▸ Short problem:
Up to and including the line with "const CORD_END_WIDTH = 8.6;", reproduce the listing below exactly, beginning at its first line.
[Start]
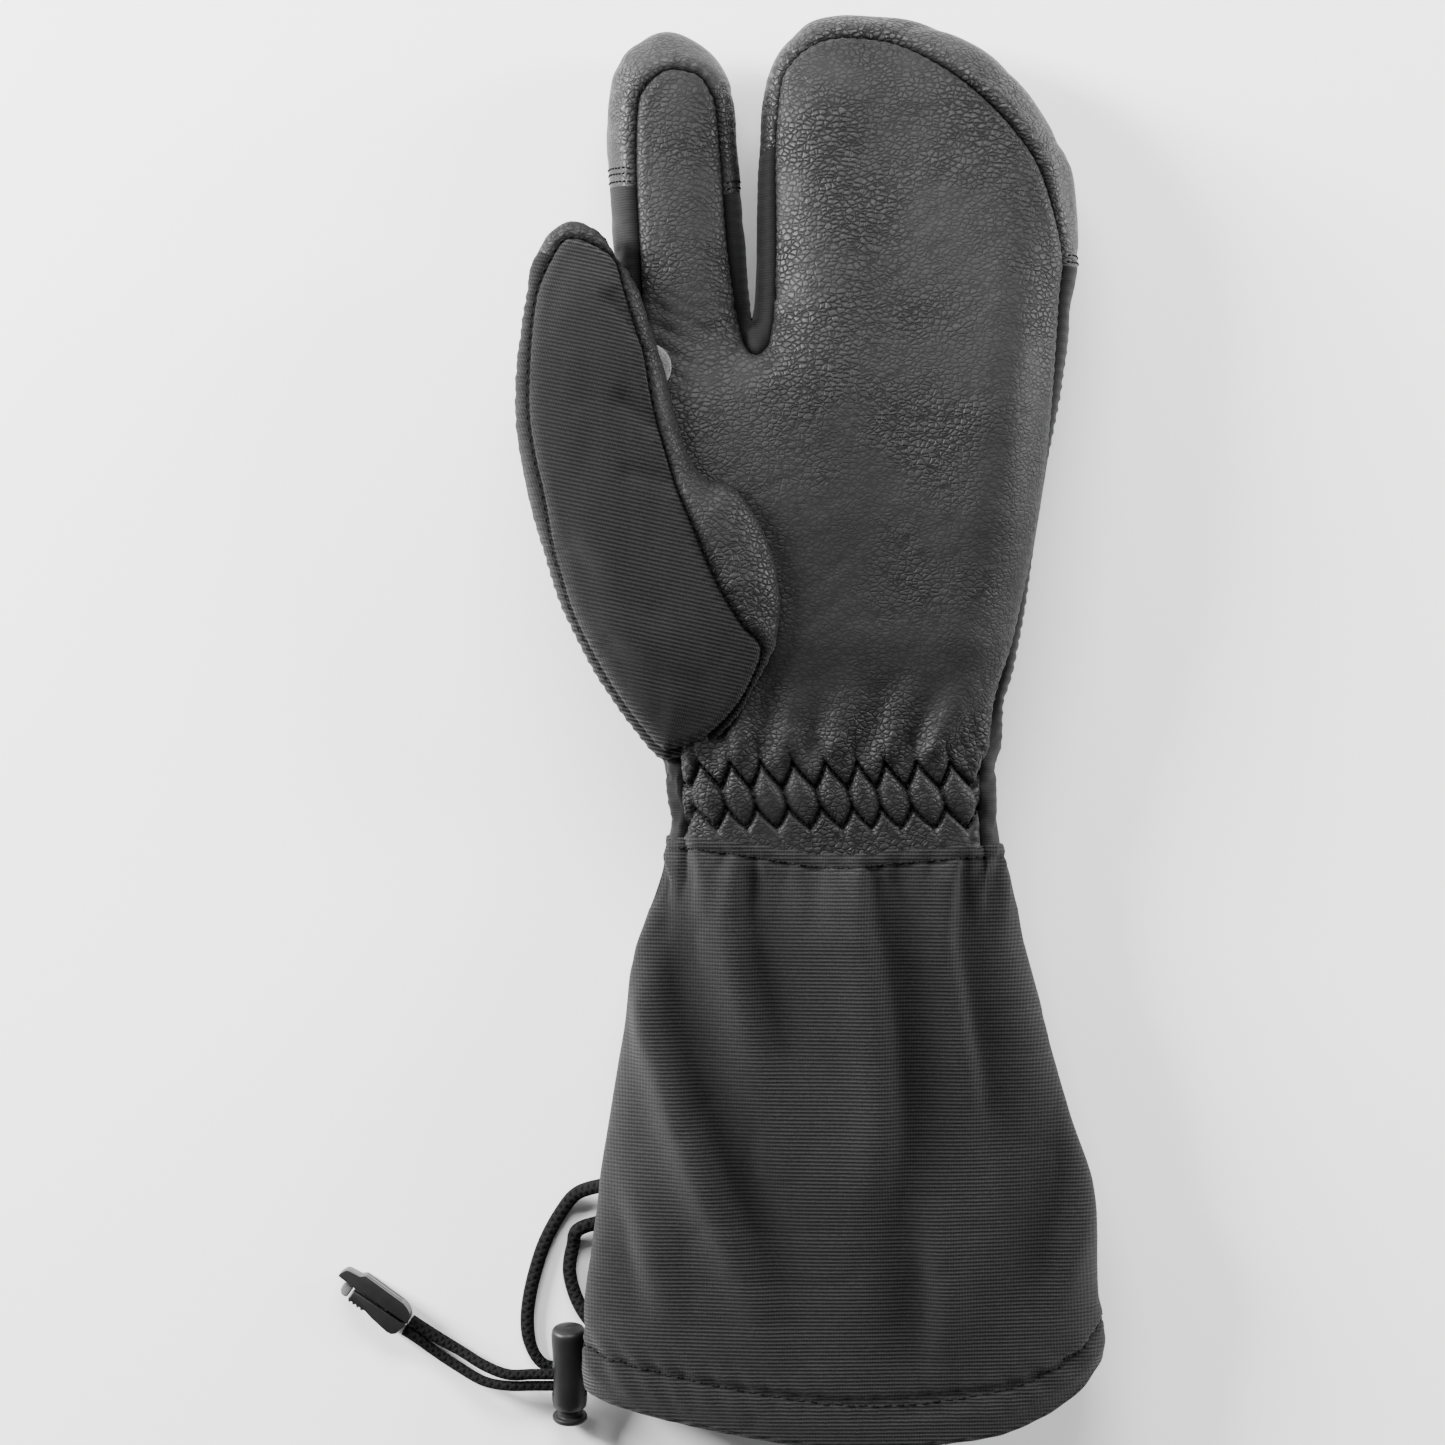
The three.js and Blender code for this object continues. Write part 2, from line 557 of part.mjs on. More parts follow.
// The cord end: two snapped halves that grip the two cords, lying on their side, with a grey locking peg.
const CORD_END_AT = new THREE.Vector3(-117, -145.6, 4.75);
const CORD_END_TURN = THREE.MathUtils.degToRad(144);
const CORD_END_WIDTH = 8.6; // across the halves, which is upright as it lies

function cordEnd() {
  const group = new THREE.Group();
  group.position.copy(CORD_END_AT);
  group.rotation.z = CORD_END_TURN;
  const slab = (points, width) => {
    const shape = new THREE.Shape(points.map(([x, y]) => new THREE.Vector2(x, y)));
    const geometry = new THREE.ExtrudeGeometry(shape, {
      depth: width - 1, bevelEnabled: true, bevelThickness: 0.5, bevelSize: 0.4, bevelOffset: -0.4,
      bevelSegments: 1,
    });
    geometry.translate(0, 0, 0.5 - width / 2);
    return solidOf(geometry);
  };
  const throat = new THREE.BoxGeometry(9, 6.4, 4.2);
  throat.translate(2.2, -0.4, 0);
  const throatCut = solidOf(throat);
  const cover = slab(
    [[0.4, -1.1], [0.6, -3.4], [4.2, -5], [17.4, -5], [18.2, -4], [22.4, -3.4], [23.4, -0.6], [18, -0.5]],
    CORD_END_WIDTH,
  ).subtract(throatCut);
  const base = slab(
    [
      [0.4, -0.4], [17.6, 0.2], [17.6, 2.9], [16.6, 2.9], [16.2, 3.6], [15.4, 2.9], [14.6, 3.7], [13.8, 3],
      [13, 3.8], [12.2, 3.1], [3.2, 4.2], [1.2, 3.2],
    ],
    CORD_END_WIDTH - 1.2,
  ).subtract(throatCut);
  const peg = slab([[18, 0], [20.8, 0.3], [20.4, 2.6], [19, 3.4], [18, 3]], 4.6);
  group.add(
    piece("cord_end_cover", cover, plastic),
    piece("cord_end_base", base, plastic),
    piece("cord_end_peg", peg, plasticGrey),
  );
  return group;
}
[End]
▸ Solution to this exercise:
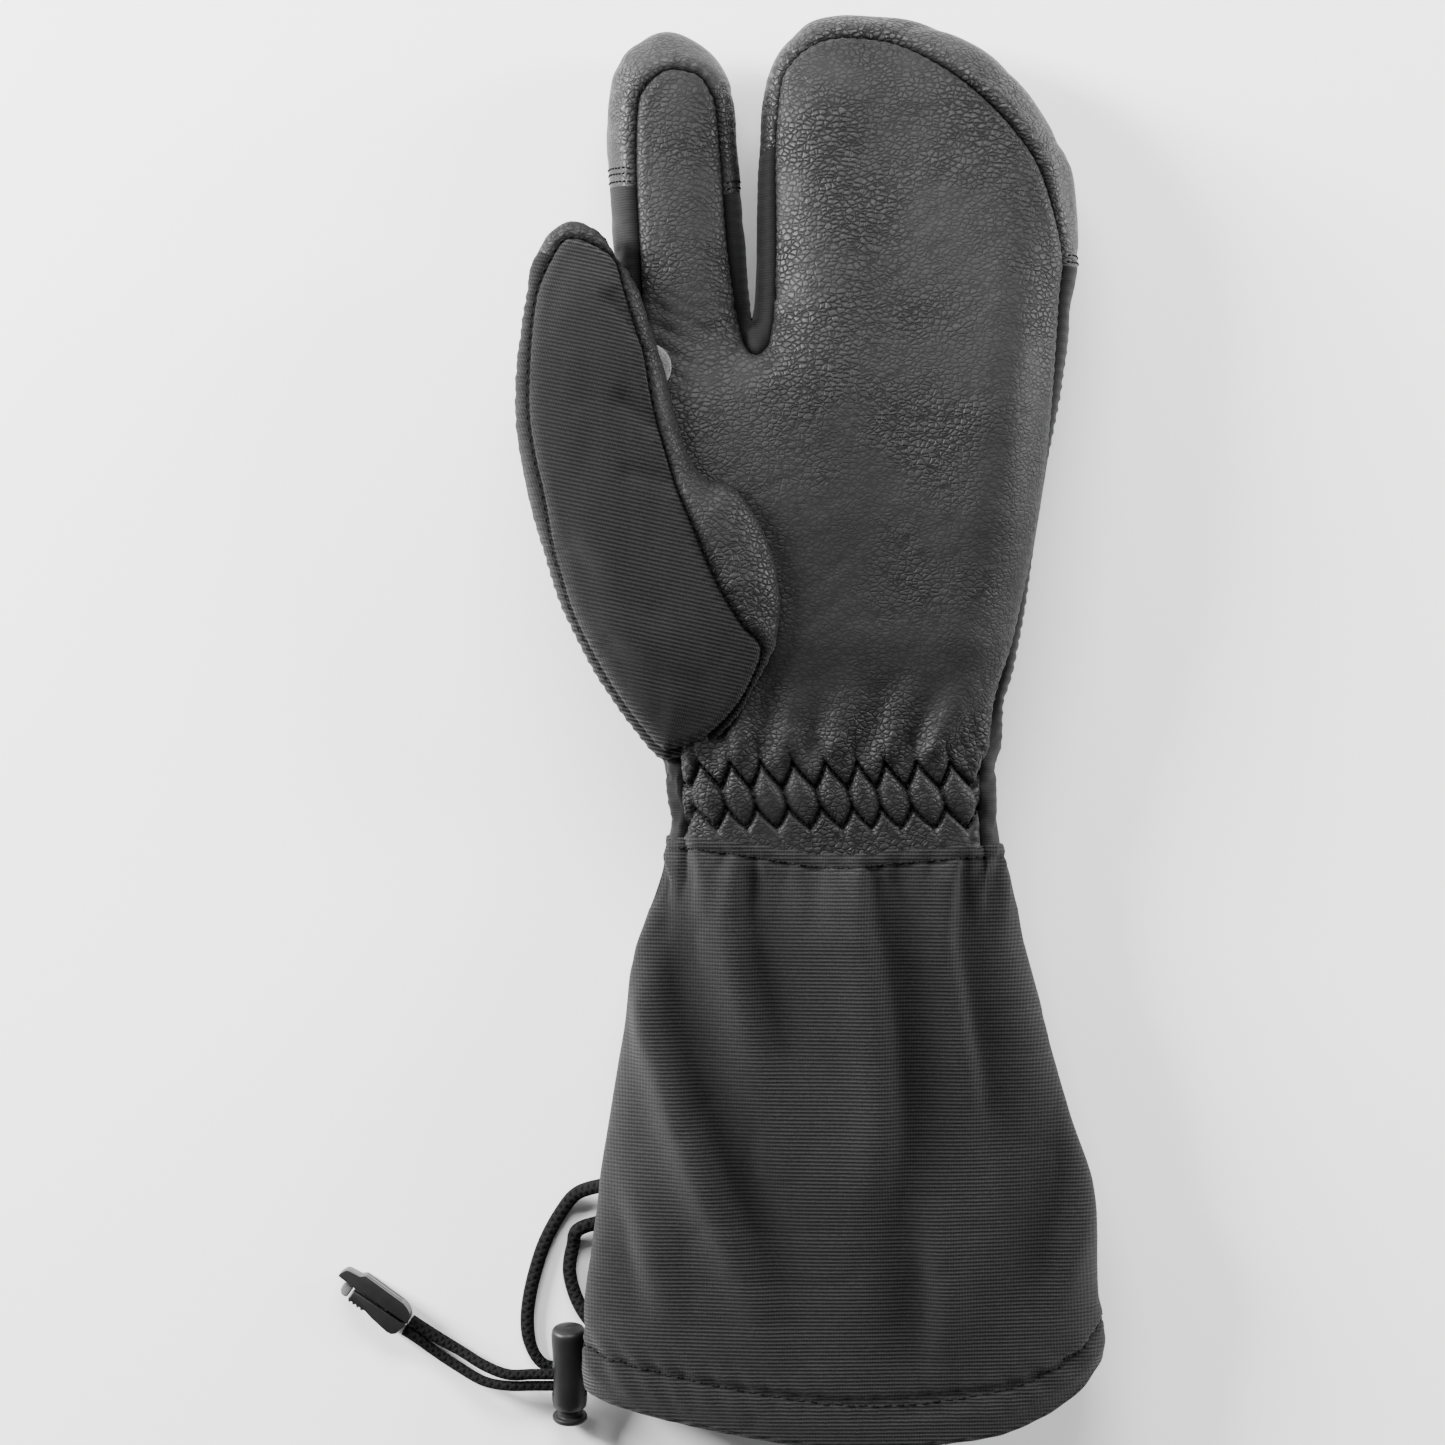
The three.js and Blender code for this object continues. Write part 2, from line 557 of part.mjs on. More parts follow.
// The cord end: two snapped halves that grip the two cords, lying on their side, with a grey locking peg.
const CORD_END_AT = new THREE.Vector3(-117, -145.6, 4.75);
const CORD_END_TURN = THREE.MathUtils.degToRad(144);
const CORD_END_WIDTH = 8.6; // across the halves, which is upright as it lies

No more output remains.